Senator Whish-Wilson gets up here and starts his talks about what is good for democracy. Surely it would be good for democracy if in this country there was a price on the carbon polluters that you guys let off the hook. Surely, it would be good for democracy if we had tax transparency and the big end of town were paying their fair share in tax. That would have been good. Surely that is something that you would have liked to go back and tell your branches—if you have them; I do not know what you have in the Greens—your rank-and-file members, 'We actually got something out of the coalition.' But you do not get anything; you caved in. You just caved in. Hopeless. You should have been able to go back to the rank and file and say, 'We didn't just get 281 companies to be transparent; we actually got nearly 800, 900.' Did they do that? No, they did not. The Greens just caved in.

With this bill on electoral reform, the Greens really had the opportunity to negotiate a good outcome for democracy, and a good outcome for democracy would have been getting more transparency in electoral funding. Did anybody in the Greens think, when they were in there talking about democracy, that they might have raised what happened in Newcastle, where a Liberal MP got into the front seat of a Bentley with a local multimillionaire and got handed $10,000 in $100 bills, a clear breach of the electoral laws in New South Wales?

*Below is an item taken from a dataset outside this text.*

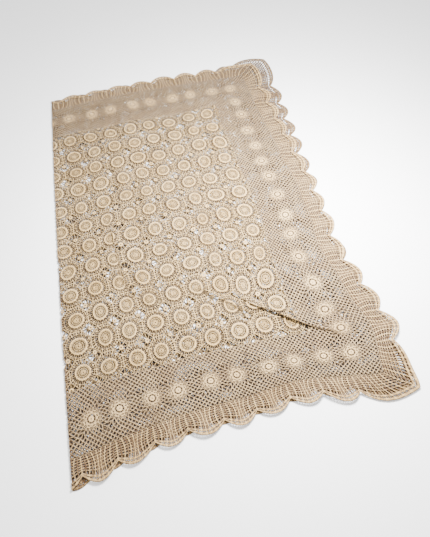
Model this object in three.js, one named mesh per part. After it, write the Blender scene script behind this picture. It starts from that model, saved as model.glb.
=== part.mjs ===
// A crocheted cotton lace throw, folded once along its length and laid flat.
// Millimetres. X runs across the throw, from the fold (-X) to the open side (+X), Y runs along the
// fold from the near end (-Y) to the far end (+Y), and Z is up, with the throw resting on z = 0.

import * as THREE from 'three';

// Driving dimensions
const MOTIF_PITCH_ACROSS = 80;
const MOTIF_PITCH_ALONG = 88;
const MOTIF_ROWS = 12;
const MOTIF_COLUMNS = 18;
const BORDER_WIDTH = 170;
const EDGING_DEPTH = 75;
const SCALLOP_RISE = 18;
const SIDE_SCALLOPS = 14;
const END_SCALLOPS = 9;
const FOLD_OFFSET = 10;
const CLOTH_THICKNESS = 3;
const LEAF_GAP = 3;
const SEAM_GAP = 0.3;

// The soft lapped crease that runs across the near open corner of the upper leaf
const TUCK_LENGTH = 300;
const TUCK_WIDTH = 60;
const TUCK_HEIGHT = 14;
const TUCK_TURN_DEG = -38.5;
const TUCK_FROM_OPEN_EDGE = 285;
const TUCK_FROM_NEAR_END = 305;

const FINENESS = { scallop: 6, bend: 6, tuck: 10 };
const COTTON = { field: '#d3c2a2', border: '#c2b096', edging: '#cdbd9f', fold: '#c4b291' };

// Sizes that follow from them
const FRAME_DEPTH = BORDER_WIDTH + EDGING_DEPTH;
const OPEN_WIDTH = MOTIF_COLUMNS * MOTIF_PITCH_ACROSS + 2 * FRAME_DEPTH;
const FIELD_LENGTH = MOTIF_ROWS * MOTIF_PITCH_ALONG;
const THROW_LENGTH = FIELD_LENGTH + 2 * FRAME_DEPTH;
const LOWER_WIDTH = OPEN_WIDTH / 2 + FOLD_OFFSET;
const UPPER_WIDTH = OPEN_WIDTH / 2 - FOLD_OFFSET;
const STACK_HEIGHT = 2 * CLOTH_THICKNESS + LEAF_GAP;
const BEND_RADIUS = STACK_HEIGHT / 2;
const FOLD_X = -LOWER_WIDTH / 2;

const group = new THREE.Group();

function cotton(color) {
  return new THREE.MeshStandardMaterial({ color, roughness: 0.95, metalness: 0 });
}

function addPiece(name, geometry, color) {
  const mesh = new THREE.Mesh(geometry, cotton(color));
  mesh.name = name;
  group.add(mesh);
  return mesh;
}

// A flat rectangle of cloth between two corners, standing on height z
function addPanel(name, left, right, near, far, z, color) {
  const geometry = new THREE.BoxGeometry(right - left, far - near, CLOTH_THICKNESS);
  const mesh = addPiece(name, geometry, color);
  mesh.position.set((left + right) / 2, (near + far) / 2, z + CLOTH_THICKNESS / 2);
  return mesh;
}

// A strip of edging: straight along y = 0 from x = 0, and a row of equal arcs on its outer side
function scallopedStrip(length, count) {
  const span = length / count;
  const radius = (span * span / 4 + SCALLOP_RISE * SCALLOP_RISE) / (2 * SCALLOP_RISE);
  const halfAngle = Math.asin(span / 2 / radius);
  const shape = new THREE.Shape();
  shape.moveTo(length, 0);
  shape.lineTo(length, EDGING_DEPTH - SCALLOP_RISE);
  for (let i = count - 1; i >= 0; i -= 1) {
    const middle = (i + 0.5) * span;
    const start = Math.PI / 2 - halfAngle;
    shape.absarc(middle, EDGING_DEPTH - radius, radius, start, Math.PI - start, false);
  }
  shape.lineTo(0, 0);
  shape.closePath();
  const options = { depth: CLOTH_THICKNESS, bevelEnabled: false, curveSegments: FINENESS.scallop };
  return new THREE.ExtrudeGeometry(shape, options);
}

// One half of the fold's bend, a quarter ring along the whole length; side is 1 above, -1 below
function addBend(name, side) {
  const inner = BEND_RADIUS - CLOTH_THICKNESS;
  const parting = SEAM_GAP / 2;
  const outerAngle = Math.PI - side * Math.asin(parting / BEND_RADIUS);
  const innerAngle = Math.PI - side * Math.asin(parting / inner);
  const leafAngle = Math.PI - side * Math.PI / 2;
  const shape = new THREE.Shape();
  shape.absarc(0, 0, BEND_RADIUS, outerAngle, leafAngle, side > 0);
  shape.absarc(0, 0, inner, leafAngle, innerAngle, side < 0);
  shape.closePath();
  const options = { depth: THROW_LENGTH, bevelEnabled: false, curveSegments: FINENESS.bend };
  const geometry = new THREE.ExtrudeGeometry(shape, options);
  geometry.translate(0, 0, -THROW_LENGTH / 2);
  geometry.rotateX(Math.PI / 2);
  const mesh = addPiece(name, geometry, COTTON.fold);
  mesh.position.set(FOLD_X + BEND_RADIUS, 0, BEND_RADIUS);
  return mesh;
}

// One leaf of the folded throw: rows of joined motifs, a mesh border on three sides, and edging
function addLeaf(prefix, width, z) {
  const start = FOLD_X + BEND_RADIUS + SEAM_GAP;
  const openEdge = FOLD_X + width;
  const fieldEnd = openEdge - FRAME_DEPTH;
  const borderEnd = fieldEnd + BORDER_WIDTH;
  const fieldHalf = FIELD_LENGTH / 2;
  const borderHalf = fieldHalf + BORDER_WIDTH;
  const clear = SEAM_GAP / 2;

  for (let row = 0; row < MOTIF_ROWS; row += 1) {
    const near = -fieldHalf + row * MOTIF_PITCH_ALONG;
    const name = `${prefix}_motif_row_${String(row + 1).padStart(2, '0')}`;
    addPanel(name, start, fieldEnd - clear, near + clear, near + MOTIF_PITCH_ALONG - clear, z,
      COTTON.field);
  }

  const borderOut = borderHalf - SEAM_GAP;
  const borderSide = borderEnd - SEAM_GAP;
  addPanel(`${prefix}_side_border`, fieldEnd + clear, borderSide, -borderOut, borderOut, z,
    COTTON.border);
  addPanel(`${prefix}_near_border`, start, fieldEnd - clear, -borderOut, -fieldHalf - clear, z,
    COTTON.border);
  addPanel(`${prefix}_far_border`, start, fieldEnd - clear, fieldHalf + clear, borderOut, z,
    COTTON.border);

  const endEdging = scallopedStrip(borderSide - start, END_SCALLOPS);
  const far = addPiece(`${prefix}_far_edging`, endEdging, COTTON.edging);
  far.position.set(start, borderHalf, z);
  const near = addPiece(`${prefix}_near_edging`, endEdging.clone(), COTTON.edging);
  near.rotation.z = Math.PI;
  near.position.set(borderSide, -borderHalf, z);
  const side = scallopedStrip(THROW_LENGTH, SIDE_SCALLOPS);
  const edge = addPiece(`${prefix}_side_edging`, side, COTTON.edging);
  edge.rotation.z = -Math.PI / 2;
  edge.position.set(borderEnd, THROW_LENGTH / 2, z);
}

// The lapped crease: a low round-backed ridge lying on the upper leaf
function addTuck() {
  const radius = (TUCK_WIDTH * TUCK_WIDTH / 4 + TUCK_HEIGHT * TUCK_HEIGHT) / (2 * TUCK_HEIGHT);
  const halfAngle = Math.asin(TUCK_WIDTH / 2 / radius);
  const start = Math.PI / 2 - halfAngle;
  const shape = new THREE.Shape();
  shape.absarc(0, TUCK_HEIGHT - radius, radius, start, Math.PI - start, false);
  shape.closePath();
  const options = { depth: TUCK_LENGTH, bevelEnabled: false, curveSegments: FINENESS.tuck };
  const geometry = new THREE.ExtrudeGeometry(shape, options);
  geometry.translate(0, 0, -TUCK_LENGTH / 2);
  geometry.rotateX(Math.PI / 2);
  geometry.rotateZ(Math.PI / 2);
  const mesh = addPiece('upper_tuck', geometry, COTTON.field);
  mesh.rotation.z = THREE.MathUtils.degToRad(TUCK_TURN_DEG);
  const openEdge = FOLD_X + UPPER_WIDTH;
  const nearEnd = -THROW_LENGTH / 2;
  mesh.position.set(openEdge - TUCK_FROM_OPEN_EDGE, nearEnd + TUCK_FROM_NEAR_END,
    STACK_HEIGHT + SEAM_GAP);
}

addLeaf('lower', LOWER_WIDTH, 0);
addLeaf('upper', UPPER_WIDTH, CLOTH_THICKNESS + LEAF_GAP);
addBend('lower_fold_turn', -1);
addBend('upper_fold_turn', 1);
addTuck();

export default group;
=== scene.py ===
import math

import bpy
import numpy as np
from mathutils import Matrix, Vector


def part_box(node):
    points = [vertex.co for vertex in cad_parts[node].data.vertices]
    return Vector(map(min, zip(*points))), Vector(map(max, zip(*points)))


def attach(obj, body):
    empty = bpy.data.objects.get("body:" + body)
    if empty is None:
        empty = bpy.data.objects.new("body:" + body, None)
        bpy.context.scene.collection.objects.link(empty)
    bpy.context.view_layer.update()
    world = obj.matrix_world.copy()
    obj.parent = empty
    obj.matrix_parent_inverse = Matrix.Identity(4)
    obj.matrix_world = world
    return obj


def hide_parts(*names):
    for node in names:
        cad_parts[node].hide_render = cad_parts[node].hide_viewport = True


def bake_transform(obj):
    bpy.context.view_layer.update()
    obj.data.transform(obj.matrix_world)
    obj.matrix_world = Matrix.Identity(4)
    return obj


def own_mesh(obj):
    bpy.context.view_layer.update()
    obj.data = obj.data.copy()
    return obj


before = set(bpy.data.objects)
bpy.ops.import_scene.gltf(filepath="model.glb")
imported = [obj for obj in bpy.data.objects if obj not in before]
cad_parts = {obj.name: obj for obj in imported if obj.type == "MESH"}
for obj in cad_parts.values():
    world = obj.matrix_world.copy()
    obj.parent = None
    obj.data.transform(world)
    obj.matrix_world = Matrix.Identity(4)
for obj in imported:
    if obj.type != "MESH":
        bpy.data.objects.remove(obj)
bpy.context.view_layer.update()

MM = 0.001


# ---- The open throw ------------------------------------------------------------------------
# One crocheted cotton sheet, worked flat: 18 by 12 wheel motifs, a mesh border and a scalloped
# edging. Its flat places are in mm: u runs across it, 0 at the fold and positive on the upper
# leaf, and v runs along the fold, positive towards the far end. All sizes come from the frame.
def extent(node):
    """Lowest and highest corner of a frame node, in mm."""
    low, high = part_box(node)
    return np.array(low) / MM, np.array(high) / MM


COLUMNS = 18
ROW_GAP = 0.3             # mm left between two rows of the frame
ROWS = sum(name.startswith("upper_motif_row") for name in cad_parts)
crown_x = extent("lower_fold_turn")[0][0]
row_low, row_high = extent("upper_motif_row_01")
field_half = -row_low[1] + ROW_GAP / 2
pitch_along = 2 * field_half / ROWS
upper_field = round(row_high[0] - crown_x, 0)
lower_field = round(extent("lower_motif_row_01")[1][0] - crown_x, 0)
pitch_across = (upper_field + lower_field) / COLUMNS
edging_low, edging_high = extent("upper_side_edging")
border_width = edging_low[0] - crown_x - upper_field
edging_depth = edging_high[0] - edging_low[0]
half_length = edging_high[1]
lower_middle = (extent("lower_motif_row_01")[0][2] + extent("lower_motif_row_01")[1][2]) / 2
upper_middle = (row_low[2] + row_high[2]) / 2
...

Didn't they think that they could have at least said, 'Let's deal with these issues; let's link electoral corruption to the issue of democracy'? No, they did not do it. They just caved in, because they do not have either the heart or the intelligence to deal with these issues.

Labor is very concerned about transparency in terms of electoral laws, and it is not just about the Senate election laws; it goes much wider. If you are going to deal with one little aspect and you are not prepared to even put in a decent system of changes for the Senate election laws and you give in on that, there is really not much point in going down the track of dealing with the wider issues.

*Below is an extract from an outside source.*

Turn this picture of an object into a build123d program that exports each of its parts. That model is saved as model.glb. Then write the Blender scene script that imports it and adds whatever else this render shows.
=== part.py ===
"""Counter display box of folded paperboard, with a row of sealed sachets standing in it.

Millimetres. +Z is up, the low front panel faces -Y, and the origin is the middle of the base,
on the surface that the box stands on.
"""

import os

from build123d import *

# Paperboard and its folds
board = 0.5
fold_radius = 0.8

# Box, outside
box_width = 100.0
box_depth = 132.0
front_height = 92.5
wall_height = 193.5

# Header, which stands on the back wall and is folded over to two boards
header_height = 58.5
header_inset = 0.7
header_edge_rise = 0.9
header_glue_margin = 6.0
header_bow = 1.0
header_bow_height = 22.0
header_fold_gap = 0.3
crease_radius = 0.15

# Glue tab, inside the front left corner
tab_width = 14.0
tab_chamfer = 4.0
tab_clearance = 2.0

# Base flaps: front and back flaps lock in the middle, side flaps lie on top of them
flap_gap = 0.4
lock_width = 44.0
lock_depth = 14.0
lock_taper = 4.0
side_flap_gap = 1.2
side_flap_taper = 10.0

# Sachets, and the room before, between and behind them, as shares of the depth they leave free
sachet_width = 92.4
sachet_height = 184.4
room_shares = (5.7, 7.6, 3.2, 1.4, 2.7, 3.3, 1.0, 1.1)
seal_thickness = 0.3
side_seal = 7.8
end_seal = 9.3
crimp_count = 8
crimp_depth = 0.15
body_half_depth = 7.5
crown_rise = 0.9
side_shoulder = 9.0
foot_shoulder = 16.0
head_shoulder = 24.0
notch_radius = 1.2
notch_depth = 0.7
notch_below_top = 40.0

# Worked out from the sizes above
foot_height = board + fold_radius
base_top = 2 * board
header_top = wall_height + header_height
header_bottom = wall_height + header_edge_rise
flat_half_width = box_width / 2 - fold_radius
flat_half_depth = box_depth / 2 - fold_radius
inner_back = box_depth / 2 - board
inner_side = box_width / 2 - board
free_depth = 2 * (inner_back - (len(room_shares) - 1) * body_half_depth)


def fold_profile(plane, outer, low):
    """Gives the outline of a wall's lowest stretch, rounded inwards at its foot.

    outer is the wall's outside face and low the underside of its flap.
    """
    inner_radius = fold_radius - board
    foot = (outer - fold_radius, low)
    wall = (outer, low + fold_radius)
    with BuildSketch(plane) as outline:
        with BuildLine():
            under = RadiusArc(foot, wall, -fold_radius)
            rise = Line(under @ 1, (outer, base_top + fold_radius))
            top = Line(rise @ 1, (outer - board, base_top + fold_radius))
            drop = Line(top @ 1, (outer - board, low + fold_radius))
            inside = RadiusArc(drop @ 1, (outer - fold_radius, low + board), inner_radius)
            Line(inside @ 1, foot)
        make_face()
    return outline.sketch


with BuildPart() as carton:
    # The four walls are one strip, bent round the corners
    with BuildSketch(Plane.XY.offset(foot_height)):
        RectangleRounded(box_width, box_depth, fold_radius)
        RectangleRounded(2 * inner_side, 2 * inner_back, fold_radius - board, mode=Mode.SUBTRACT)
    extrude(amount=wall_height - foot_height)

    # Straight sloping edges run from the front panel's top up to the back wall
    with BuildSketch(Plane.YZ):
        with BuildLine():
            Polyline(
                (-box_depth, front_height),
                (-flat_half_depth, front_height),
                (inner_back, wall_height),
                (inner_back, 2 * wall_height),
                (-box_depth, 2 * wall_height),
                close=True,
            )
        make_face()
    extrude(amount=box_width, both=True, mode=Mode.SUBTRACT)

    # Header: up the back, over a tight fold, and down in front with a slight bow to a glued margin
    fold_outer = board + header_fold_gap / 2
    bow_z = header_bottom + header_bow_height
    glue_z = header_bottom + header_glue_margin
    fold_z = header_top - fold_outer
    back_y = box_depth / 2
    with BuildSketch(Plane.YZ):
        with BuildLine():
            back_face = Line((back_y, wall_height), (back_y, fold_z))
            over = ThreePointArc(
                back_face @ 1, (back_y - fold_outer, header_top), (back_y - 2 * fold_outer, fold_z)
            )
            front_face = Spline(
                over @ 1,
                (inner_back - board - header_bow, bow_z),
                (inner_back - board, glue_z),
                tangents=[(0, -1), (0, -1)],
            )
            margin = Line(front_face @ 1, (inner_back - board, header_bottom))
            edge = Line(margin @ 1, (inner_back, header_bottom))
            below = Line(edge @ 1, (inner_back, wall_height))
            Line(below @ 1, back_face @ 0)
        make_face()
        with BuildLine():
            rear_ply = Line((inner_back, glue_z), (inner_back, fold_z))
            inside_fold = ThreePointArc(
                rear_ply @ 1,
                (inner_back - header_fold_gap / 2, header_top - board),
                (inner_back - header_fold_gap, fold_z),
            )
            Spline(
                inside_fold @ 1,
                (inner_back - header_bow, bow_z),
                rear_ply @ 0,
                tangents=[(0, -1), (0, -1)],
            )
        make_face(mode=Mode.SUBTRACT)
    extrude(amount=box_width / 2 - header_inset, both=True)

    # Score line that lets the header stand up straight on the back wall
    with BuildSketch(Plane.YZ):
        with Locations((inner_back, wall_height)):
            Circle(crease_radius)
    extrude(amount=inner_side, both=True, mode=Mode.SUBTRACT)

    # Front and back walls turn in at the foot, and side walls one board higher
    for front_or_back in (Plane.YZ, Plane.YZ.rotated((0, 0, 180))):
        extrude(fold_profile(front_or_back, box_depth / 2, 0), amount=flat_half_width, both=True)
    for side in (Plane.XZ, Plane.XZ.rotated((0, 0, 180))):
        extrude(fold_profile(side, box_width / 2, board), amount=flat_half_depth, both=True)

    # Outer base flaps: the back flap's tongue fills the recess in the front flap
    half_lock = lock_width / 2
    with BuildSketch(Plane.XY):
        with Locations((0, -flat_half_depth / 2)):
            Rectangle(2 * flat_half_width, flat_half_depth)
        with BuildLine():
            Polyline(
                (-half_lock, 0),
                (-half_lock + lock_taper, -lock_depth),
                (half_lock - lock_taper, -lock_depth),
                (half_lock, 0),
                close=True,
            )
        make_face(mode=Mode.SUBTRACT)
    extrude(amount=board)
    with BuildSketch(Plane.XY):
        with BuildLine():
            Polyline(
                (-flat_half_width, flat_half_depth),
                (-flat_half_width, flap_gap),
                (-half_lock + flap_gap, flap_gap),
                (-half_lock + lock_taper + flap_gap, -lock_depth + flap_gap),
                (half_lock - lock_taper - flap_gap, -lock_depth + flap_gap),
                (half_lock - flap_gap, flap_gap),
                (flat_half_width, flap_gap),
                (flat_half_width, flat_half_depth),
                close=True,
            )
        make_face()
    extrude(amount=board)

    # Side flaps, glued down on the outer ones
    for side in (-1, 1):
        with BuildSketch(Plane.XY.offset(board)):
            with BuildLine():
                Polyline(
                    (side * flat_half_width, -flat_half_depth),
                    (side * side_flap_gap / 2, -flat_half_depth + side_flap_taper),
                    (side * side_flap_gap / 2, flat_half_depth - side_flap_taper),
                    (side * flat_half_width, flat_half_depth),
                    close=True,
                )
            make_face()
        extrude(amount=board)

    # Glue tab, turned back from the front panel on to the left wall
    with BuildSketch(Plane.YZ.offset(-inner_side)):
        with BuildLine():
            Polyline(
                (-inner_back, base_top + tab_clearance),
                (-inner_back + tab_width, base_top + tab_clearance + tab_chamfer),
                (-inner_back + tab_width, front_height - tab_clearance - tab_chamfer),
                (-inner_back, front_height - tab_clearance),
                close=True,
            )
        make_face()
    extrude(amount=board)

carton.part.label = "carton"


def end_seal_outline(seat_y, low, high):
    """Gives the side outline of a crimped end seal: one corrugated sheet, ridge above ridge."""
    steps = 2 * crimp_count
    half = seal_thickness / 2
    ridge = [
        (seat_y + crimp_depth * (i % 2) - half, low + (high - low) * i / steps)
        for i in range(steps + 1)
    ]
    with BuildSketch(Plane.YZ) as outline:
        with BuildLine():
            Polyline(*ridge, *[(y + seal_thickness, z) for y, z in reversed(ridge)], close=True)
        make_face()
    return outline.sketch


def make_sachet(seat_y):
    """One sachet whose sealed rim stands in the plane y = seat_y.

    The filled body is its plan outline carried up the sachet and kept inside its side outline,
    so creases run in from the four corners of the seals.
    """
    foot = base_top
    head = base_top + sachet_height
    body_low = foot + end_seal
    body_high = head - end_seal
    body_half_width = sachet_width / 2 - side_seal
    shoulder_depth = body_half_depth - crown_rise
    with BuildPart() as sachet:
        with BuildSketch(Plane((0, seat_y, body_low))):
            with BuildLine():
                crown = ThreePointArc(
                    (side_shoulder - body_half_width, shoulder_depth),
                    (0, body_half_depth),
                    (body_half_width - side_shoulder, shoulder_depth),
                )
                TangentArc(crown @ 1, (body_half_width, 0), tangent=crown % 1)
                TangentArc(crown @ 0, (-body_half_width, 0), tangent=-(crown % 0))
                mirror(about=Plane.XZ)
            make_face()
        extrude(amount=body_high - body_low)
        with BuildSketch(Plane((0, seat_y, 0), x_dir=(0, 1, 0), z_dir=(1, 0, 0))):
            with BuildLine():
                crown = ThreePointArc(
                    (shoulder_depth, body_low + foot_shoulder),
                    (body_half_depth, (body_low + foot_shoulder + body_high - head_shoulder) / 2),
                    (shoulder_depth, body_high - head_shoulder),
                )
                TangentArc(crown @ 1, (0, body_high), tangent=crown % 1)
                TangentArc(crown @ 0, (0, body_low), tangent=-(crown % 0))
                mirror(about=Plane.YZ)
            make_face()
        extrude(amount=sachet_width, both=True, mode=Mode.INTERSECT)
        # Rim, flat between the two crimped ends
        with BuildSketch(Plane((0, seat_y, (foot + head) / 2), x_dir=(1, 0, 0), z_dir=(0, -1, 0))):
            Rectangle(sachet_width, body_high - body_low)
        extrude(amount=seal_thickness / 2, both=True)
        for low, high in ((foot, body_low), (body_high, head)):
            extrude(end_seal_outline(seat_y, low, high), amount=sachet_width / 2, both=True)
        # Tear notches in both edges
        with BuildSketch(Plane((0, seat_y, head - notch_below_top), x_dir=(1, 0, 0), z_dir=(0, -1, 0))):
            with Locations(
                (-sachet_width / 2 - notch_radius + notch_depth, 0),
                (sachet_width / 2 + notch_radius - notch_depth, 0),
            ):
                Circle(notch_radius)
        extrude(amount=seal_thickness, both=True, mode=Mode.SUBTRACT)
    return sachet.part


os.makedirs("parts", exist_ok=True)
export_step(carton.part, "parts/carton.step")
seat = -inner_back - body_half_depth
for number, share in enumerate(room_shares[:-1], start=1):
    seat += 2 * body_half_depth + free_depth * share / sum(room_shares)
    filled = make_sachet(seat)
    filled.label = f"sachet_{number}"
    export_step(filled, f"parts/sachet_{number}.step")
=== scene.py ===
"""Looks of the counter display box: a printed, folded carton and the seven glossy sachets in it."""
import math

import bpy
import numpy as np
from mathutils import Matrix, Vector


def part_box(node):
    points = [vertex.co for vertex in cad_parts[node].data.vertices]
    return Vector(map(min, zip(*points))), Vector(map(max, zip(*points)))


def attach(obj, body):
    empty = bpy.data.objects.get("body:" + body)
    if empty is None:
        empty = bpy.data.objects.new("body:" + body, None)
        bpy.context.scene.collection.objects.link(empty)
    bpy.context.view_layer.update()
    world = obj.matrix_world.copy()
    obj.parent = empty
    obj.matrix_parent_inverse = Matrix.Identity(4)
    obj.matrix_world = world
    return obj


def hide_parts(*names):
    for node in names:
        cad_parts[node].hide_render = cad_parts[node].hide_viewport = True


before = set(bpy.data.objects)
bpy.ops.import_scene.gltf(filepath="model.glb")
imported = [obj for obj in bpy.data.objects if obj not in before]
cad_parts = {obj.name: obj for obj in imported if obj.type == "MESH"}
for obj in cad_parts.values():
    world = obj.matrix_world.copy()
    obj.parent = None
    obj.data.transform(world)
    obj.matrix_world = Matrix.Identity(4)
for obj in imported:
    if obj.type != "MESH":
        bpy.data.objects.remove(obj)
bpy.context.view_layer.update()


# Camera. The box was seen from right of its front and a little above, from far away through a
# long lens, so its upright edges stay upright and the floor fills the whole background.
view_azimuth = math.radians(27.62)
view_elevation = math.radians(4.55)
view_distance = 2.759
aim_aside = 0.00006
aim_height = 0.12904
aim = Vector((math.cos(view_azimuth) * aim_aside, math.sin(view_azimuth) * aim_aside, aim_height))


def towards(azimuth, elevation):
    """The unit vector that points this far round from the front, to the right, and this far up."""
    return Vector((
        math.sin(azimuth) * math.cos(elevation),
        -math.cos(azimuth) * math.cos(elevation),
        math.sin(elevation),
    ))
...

Electoral rorts in this country have been huge under the coalition, absolutely huge—

Senator O'Sullivan: What about union corruption?

Senator CAMERON: Senator O'Sullivan just cannot keep quiet for two minutes. He has to come in and say it is all the fault of the unions; the unions are the problem. Well, I can tell you that donations from the trade union movement to the Labor Party are transparent. You know where the money has come from—

Senator O'Sullivan: From crime.

Senator CAMERON: you know who has given the money, you know when it has come in—

Senator O'Sullivan: It's from the proceeds of crime.

Senator CAMERON: and Labor declare every donation above $1,000—

Senator O'Sullivan: Proceeds of crime.

The ACTING DEPUTY PRESIDENT ( Senator Edwards ): Order!

Senator CAMERON: not like you lot over there. You only have to look at some of the rorts that go on. There is Platinum Forum, registered in Victoria. They received over $1 million, but no donations over $12,800 were declared. Where is the money? Who is providing this $1 million? We know who it is; it is the white-shoe brigade. It is those people that want a bigger GST imposed on ordinary Australians. It is those people that want access to tax rip-offs at the expense of ordinary working people. That is who is providing this money. Then there is a mob called Parakeelia Pty Ltd. They received $932,000, but only declared receipts of $43,000 to the ATO. Where did that money come from?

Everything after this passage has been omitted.